*Problem:* Give back the exact lines spanning from the line with "const press = new THREE.Group();" to the line with "obj.data.transform(world)", with both of those lines included and no others.

*Collected data:*
§

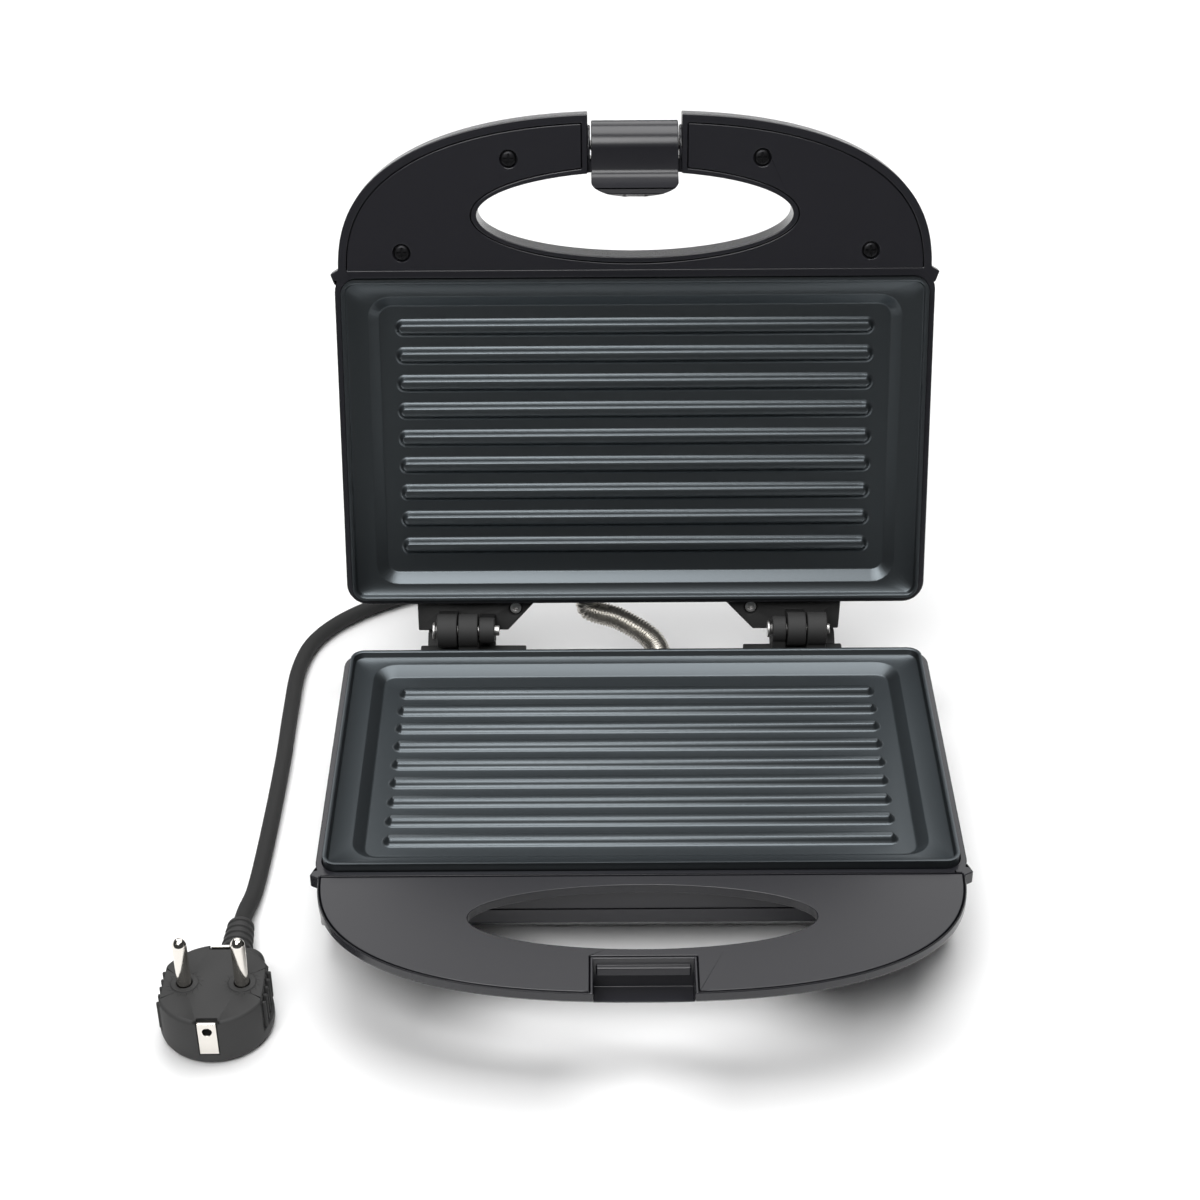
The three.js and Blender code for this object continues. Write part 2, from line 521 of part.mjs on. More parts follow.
function lidCover() {
  const screwSinks = HANDLE_SCREWS.map(([x, y]) => join(
    cylinderZ(1.7, x, y, -10, 2, 12), cylinderZ(3.3, x, y, -COVER_DROP - 1.5, 2, 16)));
  const walls = LID_NOTCH.halfWidth + LID_NOTCH.wall + GAP;
  const notchRoom = box(-walls, walls, -190, -FINGER.centre - 5, -10, 2);
  const hole = fingerHole(FINGER.collar + GAP);
  return cut(coverPlate(COVER.inset, -COVER_DROP, notchRoom, hole), ...screwSinks);
}

function handleScrew(x, y) {
  const top = -COVER_DROP - 0.2;
  const head = cylinderZ(2.9, x, y, top - 1, top, 16);
  const shank = cylinderZ(1.3, x, y, top - 8.6, top - 0.6, 8);
  return cut(join(head, shank), box(x - 1.8, x + 1.8, y - 0.35, y + 0.35, top - 0.6, top + 1),
             box(x - 0.35, x + 0.35, y - 1.8, y + 1.8, top - 0.6, top + 1));
}

function lidHinge({ lidWall, lidEnd, lidKnuckles, screw }) {
  const { front, back } = HINGE_BLOCK;
  const outline = [[-lidWall[1], front], [-lidWall[0], front], [-lidEnd[0], back], [-lidEnd[1], back]];
  const knuckles = lidKnuckles.map(([x0, x1, radius]) => [-x1, -x0, radius]);
  const block = bracket(outline, knuckles);
  const screwX = -screw;
  const well = cylinderZ(2.6, screwX, 6.6, AXIS_Z - HINGE_BLOCK.near - 3, AXIS_Z - HINGE_BLOCK.near + 1, 16);
  const bore = cylinderZ(1.4, screwX, 6.6, AXIS_Z - HINGE_BLOCK.near - 9, AXIS_Z - HINGE_BLOCK.near, 12);
  return cut(block, well, bore);
}

function hingeScrew(x) {
  const top = AXIS_Z - HINGE_BLOCK.near - 1.2;
  const head = cylinderZ(2.2, x, 6.6, top - 1.6, top, 16);
  const socket = cylinderZ(0.9, x, 6.6, top - 0.9, top + 1, 6);
  return cut(join(head, cylinderZ(1.1, x, 6.6, top - 7, top - 1, 8)), socket);
}

function latchAxle() {
  return cylinderX(AXLE.radius, -AXLE.halfLength, AXLE.halfLength, -LATCH.axle, -LATCH.depth, 16);
}

// The latch's side view around its axle: [towards the hinge, out of the lid's face].
function latch() {
  const { barrel, hub, bore, halfWidth, axle, depth } = LATCH;
  const polar = (radius, degrees) => {
    const angle = THREE.MathUtils.degToRad(degrees);
    return [Math.cos(angle) * radius, Math.sin(angle) * radius];
  };
  const points = [];
  for (let turn = 195; turn >= 90; turn -= 10.5) {
    points.push(polar(barrel, turn));
  }
  points.push([9.0, 8.7], [10.6, 10.6], [13.0, 17.3], [15.2, 16.6],
              [16.6, 13.8], [13.8, 13.0], [11.6, 6.6], [4.0, 6.3]);
  for (let turn = 60; turn >= -165; turn -= 22.5) {
    points.push(polar(hub, turn));
  }
  const outline = points.map(([back, out]) => [-axle + back, -depth + out]).reverse();
  const body = profileX(outline, -halfWidth, halfWidth);
  const plan = new THREE.Shape();
  plan.moveTo(-halfWidth - 1, -axle - 12);
  plan.lineTo(halfWidth + 1, -axle - 12);
  plan.lineTo(halfWidth + 1, -axle + 9.5);
  plan.absellipse(0, -axle + 9.5, halfWidth + 1, 7.2, 0, Math.PI, false, 0);
  return cut(body.intersect(prism(plan, -40, 40, 0, 12)), cylinderX(bore, -40, 40, -axle, -depth, 16));
}

// ---------------------------------------------------------------- assembly
function add(parent, name, solid, makeMaterial) {
  const mesh = new THREE.Mesh(toGeometry(solid), makeMaterial());
  mesh.name = name;
  parent.add(mesh);
}

// Stations along X: the base's block and stop, each knuckle with its radius, the pin, and the lid's block
// at the housing wall and at its narrow end.
const LEFT_HINGE = {
  base: [-82.6, -42, [[-67.5, -60.1, KNUCKLE.radius]], -80, -54],
  lidKnuckles: [[-75.6, -68, KNUCKLE.radius], [-59.6, -53.8, KNUCKLE.small]],
  pin: [-76.2, -52.6], lidWall: [-83.8, -37.6], lidEnd: [-83.6, -49], screw: -46,
};
const RIGHT_HINGE = {
  base: [41.5, 79.4, [[52.3, 57.4, KNUCKLE.small], [65.4, 72.8, KNUCKLE.radius]], 52.3, 77],
  lidKnuckles: [[57.9, 64.9, KNUCKLE.radius]],
  pin: [51.6, 73.6], lidWall: [33.6, 79.2], lidEnd: [45.5, 78.4], screw: 44.6,
};
const THERMOSTAT = { x: 30, y: -40, radius: 8, bottom: -17.4, top: -9.5 };
const FUSE = { x0: -40, x1: -26, y: -40, z: -12, radius: 1.9 };
const TERMINALS = { halfWidth: 16, front: -27, back: -14, bottom: -31, top: -21, wires: [-10, 0, 10] };

function terminalBlock() {
  const { halfWidth, front, back, bottom, top, wires } = TERMINALS;
  const wireBores = wires.map((x) => cylinderY(1.6, front - 10, 0, x, (bottom + top) / 2, 10));
  return cut(box(-halfWidth, halfWidth, front, back, bottom, top), ...wireBores);
}

function buildBase() {
  const base = new THREE.Group();
  add(base, "base_shell", baseShell(), blackPlastic);
  add(base, "base_handle_cover", baseCover(), blackPlastic);
  add(base, "lower_grill_plate", grillPlate(), castCoated);
  add(base, "lower_heat_shield", heatShield(), steel);
  add(base, "lower_heating_element", heatingElement(), steel);
  add(base, "lower_element_clamp", elementClamp(), steel);
  const { x: dialX, y: dialY, radius, bottom, top } = THERMOSTAT;
  add(base, "thermostat", cylinderZ(radius, dialX, dialY, bottom, top, 20), steel);
  add(base, "thermal_fuse", cylinderX(FUSE.radius, FUSE.x0, FUSE.x1, FUSE.y, FUSE.z, 12), ceramic);
  add(base, "terminal_block", terminalBlock(), ceramic);
  for (const [place, x, y] of footPoints()) {
    add(base, `foot_${place}`, foot(x, y), rubber);
  }
  platePoints().forEach(([x, y], i) => {
    add(base, `lower_plate_screw_${i + 1}`, plateScrew(x, y, -27.8, -12), steel);
  });
  add(base, "hinge_base_left", baseHinge(...LEFT_HINGE.base), mattePlastic);
  add(base, "hinge_base_right", baseHinge(...RIGHT_HINGE.base), mattePlastic);
  add(base, "hinge_pin_left", hingePin(...LEFT_HINGE.pin), steel);
  add(base, "hinge_pin_right", hingePin(...RIGHT_HINGE.pin), steel);
  add(base, "wire_conduit", wireConduit(), steel);
  add(base, "cord_strain_relief", strainRelief(), rubber);
  add(base, "power_cord", powerCord(), rubber);
  add(base, "plug_body", plugBody(), mattePlastic);
  add(base, "plug_pin_left", plugPin(-1), nickel);
  add(base, "plug_pin_right", plugPin(1), nickel);
  add(base, "plug_earth_clip_front", earthClip(-1), nickel);
  add(base, "plug_earth_clip_rear", earthClip(1), nickel);
  return base;
}

// The lid is drawn face up, so its X runs the other way once it is turned over.
function buildLid() {
  const lid = new THREE.Group();
  add(lid, "lid_shell", lidShell(), blackPlastic);
  add(lid, "lid_handle_cover", lidCover(), blackPlastic);
  add(lid, "upper_grill_plate", grillPlate(), castCoated);
  add(lid, "upper_heat_shield", heatShield(), steel);
  add(lid, "upper_heating_element", heatingElement(), steel);
  add(lid, "upper_element_clamp", elementClamp(), steel);
  platePoints().forEach(([x, y], i) => {
    add(lid, `upper_plate_screw_${i + 1}`, plateScrew(x, y, -SHIELD.bottom - GAP, -12), steel);
  });
  for (const [name, x] of lampPoints()) {
    add(lid, `${name}_lamp_lens`, lampLens(x), lens);
    add(lid, `${name}_neon_lamp`, neonLamp(x), ceramic);
  }
  HANDLE_SCREWS.forEach(([x, y], i) => {
    add(lid, `handle_screw_${i + 1}`, handleScrew(x, y), steel);
  });
  for (const [side, hinge] of [["left", LEFT_HINGE], ["right", RIGHT_HINGE]]) {
    add(lid, `hinge_lid_${side}`, lidHinge(hinge), mattePlastic);
    add(lid, `hinge_screw_${side}`, hingeScrew(-hinge.screw), steel);
  }
  add(lid, "latch_axle", latchAxle(), steel);
  add(lid, "latch", latch(), blackPlastic);
  lid.rotation.y = Math.PI;
  lid.position.set(0, -AXIS_Y, AXIS_Z);
  return lid;
}

const press = new THREE.Group();
press.position.set(0, PLATE_REAR_Y, RIM_HEIGHT);
press.add(buildBase());
const hingeAxis = new THREE.Group();
hingeAxis.position.set(0, AXIS_Y, AXIS_Z);
hingeAxis.rotation.x = -THREE.MathUtils.degToRad(OPEN_ANGLE);
hingeAxis.add(buildLid());
press.add(hingeAxis);
press.updateMatrixWorld(true);

export default press;
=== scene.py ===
import json
import math
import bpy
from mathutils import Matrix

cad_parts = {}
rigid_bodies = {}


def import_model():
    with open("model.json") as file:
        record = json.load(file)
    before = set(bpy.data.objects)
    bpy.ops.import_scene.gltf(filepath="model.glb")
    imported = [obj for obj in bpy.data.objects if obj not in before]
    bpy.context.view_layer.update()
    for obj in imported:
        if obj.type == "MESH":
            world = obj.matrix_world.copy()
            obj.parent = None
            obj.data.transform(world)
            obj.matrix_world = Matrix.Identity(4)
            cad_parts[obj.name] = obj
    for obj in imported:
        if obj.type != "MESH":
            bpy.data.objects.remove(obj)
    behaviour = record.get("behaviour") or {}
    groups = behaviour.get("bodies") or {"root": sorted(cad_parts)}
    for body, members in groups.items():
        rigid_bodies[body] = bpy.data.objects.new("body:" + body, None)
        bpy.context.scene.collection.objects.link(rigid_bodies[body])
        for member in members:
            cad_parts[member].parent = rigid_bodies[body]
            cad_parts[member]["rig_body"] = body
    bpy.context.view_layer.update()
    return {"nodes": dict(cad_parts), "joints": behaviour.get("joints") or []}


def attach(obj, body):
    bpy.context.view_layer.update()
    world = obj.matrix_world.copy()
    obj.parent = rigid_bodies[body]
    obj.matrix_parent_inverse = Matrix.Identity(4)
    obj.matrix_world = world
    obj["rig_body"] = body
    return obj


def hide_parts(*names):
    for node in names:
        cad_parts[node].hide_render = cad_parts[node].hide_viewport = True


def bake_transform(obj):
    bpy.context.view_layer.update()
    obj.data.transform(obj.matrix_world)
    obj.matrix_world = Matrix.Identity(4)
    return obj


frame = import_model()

from types import SimpleNamespace

import bmesh
import bpy
from bpy.props import FloatProperty, FloatVectorProperty, PointerProperty
from mathutils import Matrix, Vector

bl_info = {
    "name": "Panini press",
    "version": (1, 0, 0),
    "blender": (4, 5, 0),
    "location": "View3D > Sidebar > Panini press",
    "description": "Finished pieces for a hinged panini press, built on its packed frame",
    "category": "Object",
}

# The frame's hinge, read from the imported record, in millimetres.
HINGE = next(joint for joint in frame["joints"] if joint["name"] == "lid_hinge")
AXIS_Y = HINGE["pos_m"][1] * 1000
OPEN_ANGLE = math.radians(105.9)

# Both halves are drawn face up in millimetres: plate rim at z = 0, hinge edge at y = 0, handle at -y.
RIM_HEIGHT = 42.0
HINGE_BACK = 12.1
HINGE_RISE = 0.3
REAR = AXIS_Y - HINGE_BACK
GAP = 0.3
FACE = -3.0


# ---------------------------------------------------------------- sizes and colours a user may change
def length(name, description, default):
    return FloatProperty(name=name, description=description, default=default / 1000, unit="LENGTH",
                         precision=5)


def tint(name, description, default):
    return FloatVectorProperty(name=name, description=description, default=default, subtype="COLOR",
                               size=3, min=0, max=1)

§

*Worked solution:*
const press = new THREE.Group();
press.position.set(0, PLATE_REAR_Y, RIM_HEIGHT);
press.add(buildBase());
const hingeAxis = new THREE.Group();
hingeAxis.position.set(0, AXIS_Y, AXIS_Z);
hingeAxis.rotation.x = -THREE.MathUtils.degToRad(OPEN_ANGLE);
hingeAxis.add(buildLid());
press.add(hingeAxis);
press.updateMatrixWorld(true);

export default press;
=== scene.py ===
import json
import math
import bpy
from mathutils import Matrix

cad_parts = {}
rigid_bodies = {}


def import_model():
    with open("model.json") as file:
        record = json.load(file)
    before = set(bpy.data.objects)
    bpy.ops.import_scene.gltf(filepath="model.glb")
    imported = [obj for obj in bpy.data.objects if obj not in before]
    bpy.context.view_layer.update()
    for obj in imported:
        if obj.type == "MESH":
            world = obj.matrix_world.copy()
            obj.parent = None
            obj.data.transform(world)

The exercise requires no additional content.